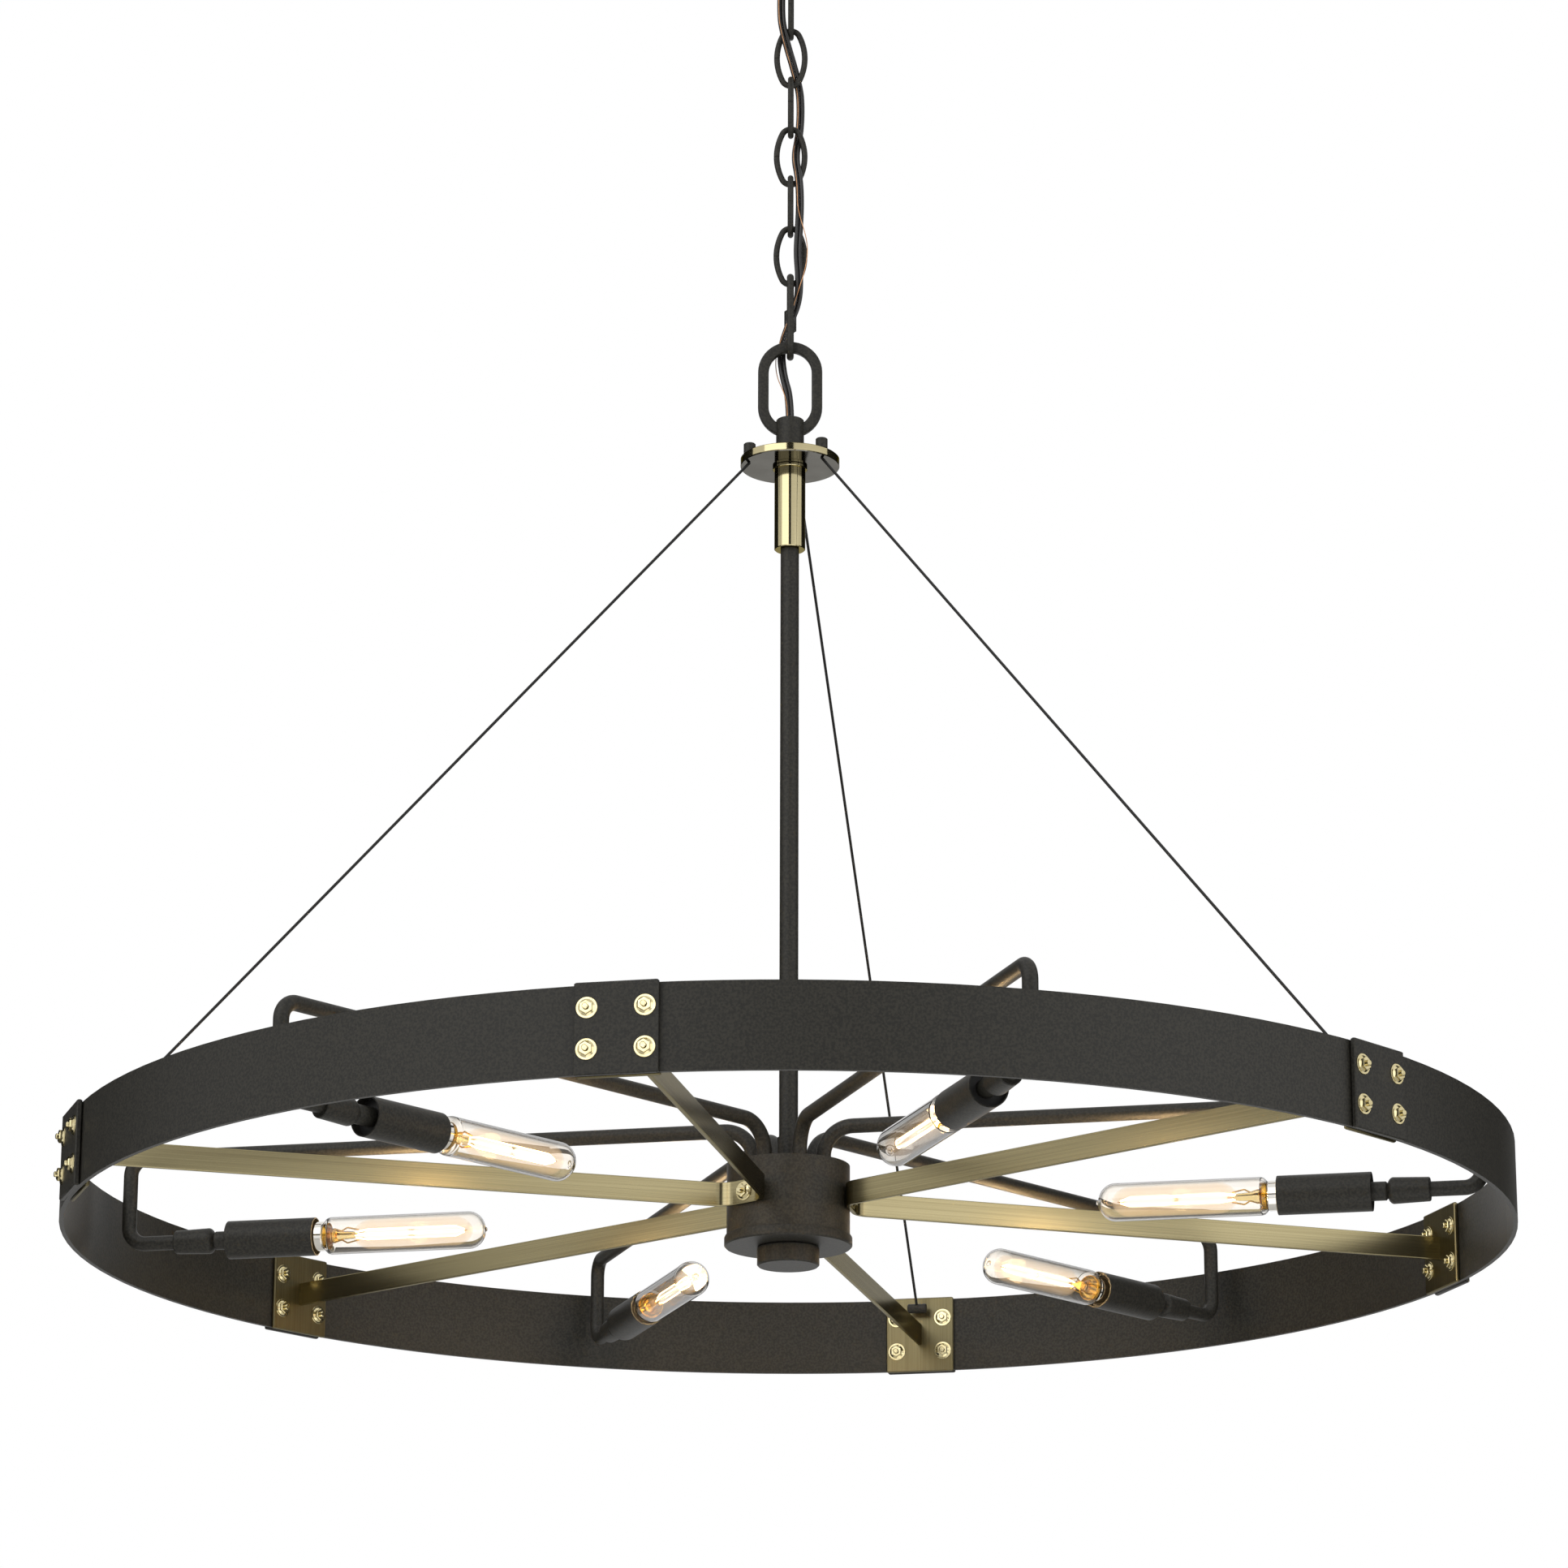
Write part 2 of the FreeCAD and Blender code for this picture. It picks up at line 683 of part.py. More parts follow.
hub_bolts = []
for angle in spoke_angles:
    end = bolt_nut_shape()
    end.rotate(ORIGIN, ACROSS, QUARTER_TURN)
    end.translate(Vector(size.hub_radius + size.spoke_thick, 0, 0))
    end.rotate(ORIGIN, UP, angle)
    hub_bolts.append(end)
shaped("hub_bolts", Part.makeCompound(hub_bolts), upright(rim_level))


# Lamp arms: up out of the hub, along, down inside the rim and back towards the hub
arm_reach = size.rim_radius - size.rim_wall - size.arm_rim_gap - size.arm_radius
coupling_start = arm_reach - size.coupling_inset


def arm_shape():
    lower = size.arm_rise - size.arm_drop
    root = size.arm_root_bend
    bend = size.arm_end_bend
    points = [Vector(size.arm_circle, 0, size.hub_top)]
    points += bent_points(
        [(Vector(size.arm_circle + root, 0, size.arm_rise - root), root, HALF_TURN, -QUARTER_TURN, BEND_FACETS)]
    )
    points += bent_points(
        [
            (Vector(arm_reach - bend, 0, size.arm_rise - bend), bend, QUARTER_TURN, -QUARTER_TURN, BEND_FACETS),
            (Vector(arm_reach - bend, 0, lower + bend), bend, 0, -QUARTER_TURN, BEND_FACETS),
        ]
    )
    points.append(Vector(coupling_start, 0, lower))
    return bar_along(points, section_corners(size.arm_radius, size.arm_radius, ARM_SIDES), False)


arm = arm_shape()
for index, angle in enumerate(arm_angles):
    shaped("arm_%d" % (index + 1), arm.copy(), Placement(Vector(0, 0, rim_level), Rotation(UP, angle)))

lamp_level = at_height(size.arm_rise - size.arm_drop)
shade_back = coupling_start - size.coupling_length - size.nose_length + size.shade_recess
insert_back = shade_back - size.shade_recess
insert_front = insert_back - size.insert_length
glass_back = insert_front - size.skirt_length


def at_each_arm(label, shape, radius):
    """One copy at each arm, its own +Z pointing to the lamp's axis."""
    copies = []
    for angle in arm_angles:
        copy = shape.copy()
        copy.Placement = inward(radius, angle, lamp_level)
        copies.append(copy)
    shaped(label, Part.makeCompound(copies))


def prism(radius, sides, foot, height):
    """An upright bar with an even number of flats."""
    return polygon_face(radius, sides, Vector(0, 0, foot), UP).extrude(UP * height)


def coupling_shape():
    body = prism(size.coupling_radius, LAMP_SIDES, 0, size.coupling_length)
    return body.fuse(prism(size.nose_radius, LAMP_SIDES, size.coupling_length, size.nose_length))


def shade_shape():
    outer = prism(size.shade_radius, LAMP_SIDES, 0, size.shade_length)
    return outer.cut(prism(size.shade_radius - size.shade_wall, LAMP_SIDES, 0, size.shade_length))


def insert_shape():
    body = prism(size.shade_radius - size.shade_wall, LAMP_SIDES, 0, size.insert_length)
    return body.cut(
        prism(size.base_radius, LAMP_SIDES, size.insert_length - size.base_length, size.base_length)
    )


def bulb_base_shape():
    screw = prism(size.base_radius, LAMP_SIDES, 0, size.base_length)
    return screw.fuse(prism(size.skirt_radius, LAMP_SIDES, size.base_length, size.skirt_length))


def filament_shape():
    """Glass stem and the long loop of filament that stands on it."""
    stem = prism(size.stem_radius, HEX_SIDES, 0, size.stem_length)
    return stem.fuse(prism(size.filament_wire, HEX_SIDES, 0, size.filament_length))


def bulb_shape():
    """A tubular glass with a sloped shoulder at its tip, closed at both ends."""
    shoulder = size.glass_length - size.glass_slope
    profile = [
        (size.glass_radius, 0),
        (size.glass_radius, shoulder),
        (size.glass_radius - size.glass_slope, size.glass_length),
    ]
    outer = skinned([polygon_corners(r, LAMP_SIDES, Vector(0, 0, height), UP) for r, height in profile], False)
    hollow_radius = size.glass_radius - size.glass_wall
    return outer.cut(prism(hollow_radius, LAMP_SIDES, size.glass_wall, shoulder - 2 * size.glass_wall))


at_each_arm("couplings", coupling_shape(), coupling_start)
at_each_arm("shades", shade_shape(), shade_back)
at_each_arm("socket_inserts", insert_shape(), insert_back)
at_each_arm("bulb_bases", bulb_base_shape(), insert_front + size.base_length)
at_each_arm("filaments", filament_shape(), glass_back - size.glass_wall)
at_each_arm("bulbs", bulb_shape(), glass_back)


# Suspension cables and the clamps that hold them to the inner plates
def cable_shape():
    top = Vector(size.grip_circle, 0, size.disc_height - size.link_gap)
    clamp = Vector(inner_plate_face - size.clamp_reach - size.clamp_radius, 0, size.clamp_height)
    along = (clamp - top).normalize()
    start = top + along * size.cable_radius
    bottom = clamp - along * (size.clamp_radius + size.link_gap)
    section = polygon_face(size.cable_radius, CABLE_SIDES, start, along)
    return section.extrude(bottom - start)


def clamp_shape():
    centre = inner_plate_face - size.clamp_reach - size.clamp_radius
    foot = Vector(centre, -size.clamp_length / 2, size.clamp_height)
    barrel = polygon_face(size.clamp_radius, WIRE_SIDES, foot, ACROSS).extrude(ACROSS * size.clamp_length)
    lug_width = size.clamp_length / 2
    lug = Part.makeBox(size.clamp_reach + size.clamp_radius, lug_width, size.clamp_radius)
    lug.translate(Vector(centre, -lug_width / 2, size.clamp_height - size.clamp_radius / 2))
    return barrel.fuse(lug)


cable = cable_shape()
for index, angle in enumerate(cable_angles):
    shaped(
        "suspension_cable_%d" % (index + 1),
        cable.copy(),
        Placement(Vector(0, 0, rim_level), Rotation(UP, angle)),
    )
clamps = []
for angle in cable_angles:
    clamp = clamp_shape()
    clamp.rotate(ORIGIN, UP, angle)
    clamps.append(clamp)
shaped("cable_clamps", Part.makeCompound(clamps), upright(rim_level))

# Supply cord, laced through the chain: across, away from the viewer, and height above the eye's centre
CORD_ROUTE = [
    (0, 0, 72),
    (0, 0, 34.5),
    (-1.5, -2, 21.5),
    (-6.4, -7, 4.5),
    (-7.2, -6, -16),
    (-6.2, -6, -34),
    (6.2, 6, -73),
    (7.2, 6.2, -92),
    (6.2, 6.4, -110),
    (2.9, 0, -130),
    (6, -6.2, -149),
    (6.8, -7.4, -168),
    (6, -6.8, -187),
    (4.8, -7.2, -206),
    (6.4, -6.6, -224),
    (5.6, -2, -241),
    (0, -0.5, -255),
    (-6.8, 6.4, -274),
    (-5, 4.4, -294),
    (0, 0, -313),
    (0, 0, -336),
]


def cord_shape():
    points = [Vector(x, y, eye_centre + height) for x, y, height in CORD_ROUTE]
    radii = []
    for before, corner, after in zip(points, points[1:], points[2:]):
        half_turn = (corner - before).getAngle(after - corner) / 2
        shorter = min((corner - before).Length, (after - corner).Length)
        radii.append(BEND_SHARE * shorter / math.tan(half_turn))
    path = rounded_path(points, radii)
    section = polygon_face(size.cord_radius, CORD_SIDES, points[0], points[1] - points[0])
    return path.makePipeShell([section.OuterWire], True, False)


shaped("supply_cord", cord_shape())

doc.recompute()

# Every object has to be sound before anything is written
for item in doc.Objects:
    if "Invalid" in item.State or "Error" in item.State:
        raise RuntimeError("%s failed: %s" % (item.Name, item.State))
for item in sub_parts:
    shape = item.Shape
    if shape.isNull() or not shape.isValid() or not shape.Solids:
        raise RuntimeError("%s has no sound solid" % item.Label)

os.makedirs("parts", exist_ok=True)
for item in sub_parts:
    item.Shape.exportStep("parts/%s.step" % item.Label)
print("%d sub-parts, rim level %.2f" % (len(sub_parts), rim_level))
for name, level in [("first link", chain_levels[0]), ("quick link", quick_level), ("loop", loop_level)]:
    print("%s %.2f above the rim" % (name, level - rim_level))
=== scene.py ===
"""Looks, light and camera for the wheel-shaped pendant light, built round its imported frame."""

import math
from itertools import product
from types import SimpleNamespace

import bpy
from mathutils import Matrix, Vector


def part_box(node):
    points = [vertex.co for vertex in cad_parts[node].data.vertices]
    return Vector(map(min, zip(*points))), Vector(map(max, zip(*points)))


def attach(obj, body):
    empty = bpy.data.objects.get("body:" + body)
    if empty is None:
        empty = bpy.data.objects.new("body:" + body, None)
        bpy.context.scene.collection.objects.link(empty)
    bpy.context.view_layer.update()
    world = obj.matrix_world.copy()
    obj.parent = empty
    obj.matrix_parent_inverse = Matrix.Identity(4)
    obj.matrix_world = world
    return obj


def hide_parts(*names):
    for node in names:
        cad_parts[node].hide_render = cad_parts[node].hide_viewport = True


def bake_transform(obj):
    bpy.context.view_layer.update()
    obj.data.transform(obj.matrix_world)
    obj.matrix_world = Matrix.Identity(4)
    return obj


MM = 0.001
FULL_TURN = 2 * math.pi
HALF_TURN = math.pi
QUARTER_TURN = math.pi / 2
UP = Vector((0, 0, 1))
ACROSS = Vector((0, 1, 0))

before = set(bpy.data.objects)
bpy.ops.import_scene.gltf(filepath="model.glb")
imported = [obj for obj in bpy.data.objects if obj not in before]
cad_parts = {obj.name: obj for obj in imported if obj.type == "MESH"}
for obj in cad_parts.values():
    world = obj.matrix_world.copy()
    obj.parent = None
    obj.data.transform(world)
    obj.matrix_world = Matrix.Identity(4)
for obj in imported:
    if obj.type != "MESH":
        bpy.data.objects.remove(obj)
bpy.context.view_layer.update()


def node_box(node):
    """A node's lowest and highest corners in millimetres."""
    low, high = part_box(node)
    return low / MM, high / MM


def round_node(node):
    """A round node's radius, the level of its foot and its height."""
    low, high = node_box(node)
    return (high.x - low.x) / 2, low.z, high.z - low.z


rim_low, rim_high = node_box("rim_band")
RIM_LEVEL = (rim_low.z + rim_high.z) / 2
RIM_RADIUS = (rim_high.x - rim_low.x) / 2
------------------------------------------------
### WORK TO BE COMPLETED
Extract the lines of the preceding material that run from the line with "doc.recompute()" through the line with "obj.parent = None", inclusive, reproducing them exactly and adding nothing.

### FULL ANSWER
doc.recompute()

# Every object has to be sound before anything is written
for item in doc.Objects:
    if "Invalid" in item.State or "Error" in item.State:
        raise RuntimeError("%s failed: %s" % (item.Name, item.State))
for item in sub_parts:
    shape = item.Shape
    if shape.isNull() or not shape.isValid() or not shape.Solids:
        raise RuntimeError("%s has no sound solid" % item.Label)

os.makedirs("parts", exist_ok=True)
for item in sub_parts:
    item.Shape.exportStep("parts/%s.step" % item.Label)
print("%d sub-parts, rim level %.2f" % (len(sub_parts), rim_level))
for name, level in [("first link", chain_levels[0]), ("quick link", quick_level), ("loop", loop_level)]:
    print("%s %.2f above the rim" % (name, level - rim_level))
=== scene.py ===
"""Looks, light and camera for the wheel-shaped pendant light, built round its imported frame."""

import math
from itertools import product
from types import SimpleNamespace

import bpy
from mathutils import Matrix, Vector


def part_box(node):
    points = [vertex.co for vertex in cad_parts[node].data.vertices]
    return Vector(map(min, zip(*points))), Vector(map(max, zip(*points)))


def attach(obj, body):
    empty = bpy.data.objects.get("body:" + body)
    if empty is None:
        empty = bpy.data.objects.new("body:" + body, None)
        bpy.context.scene.collection.objects.link(empty)
    bpy.context.view_layer.update()
    world = obj.matrix_world.copy()
    obj.parent = empty
    obj.matrix_parent_inverse = Matrix.Identity(4)
    obj.matrix_world = world
    return obj


def hide_parts(*names):
    for node in names:
        cad_parts[node].hide_render = cad_parts[node].hide_viewport = True


def bake_transform(obj):
    bpy.context.view_layer.update()
    obj.data.transform(obj.matrix_world)
    obj.matrix_world = Matrix.Identity(4)
    return obj


MM = 0.001
FULL_TURN = 2 * math.pi
HALF_TURN = math.pi
QUARTER_TURN = math.pi / 2
UP = Vector((0, 0, 1))
ACROSS = Vector((0, 1, 0))

before = set(bpy.data.objects)
bpy.ops.import_scene.gltf(filepath="model.glb")
imported = [obj for obj in bpy.data.objects if obj not in before]
cad_parts = {obj.name: obj for obj in imported if obj.type == "MESH"}
for obj in cad_parts.values():
    world = obj.matrix_world.copy()
    obj.parent = None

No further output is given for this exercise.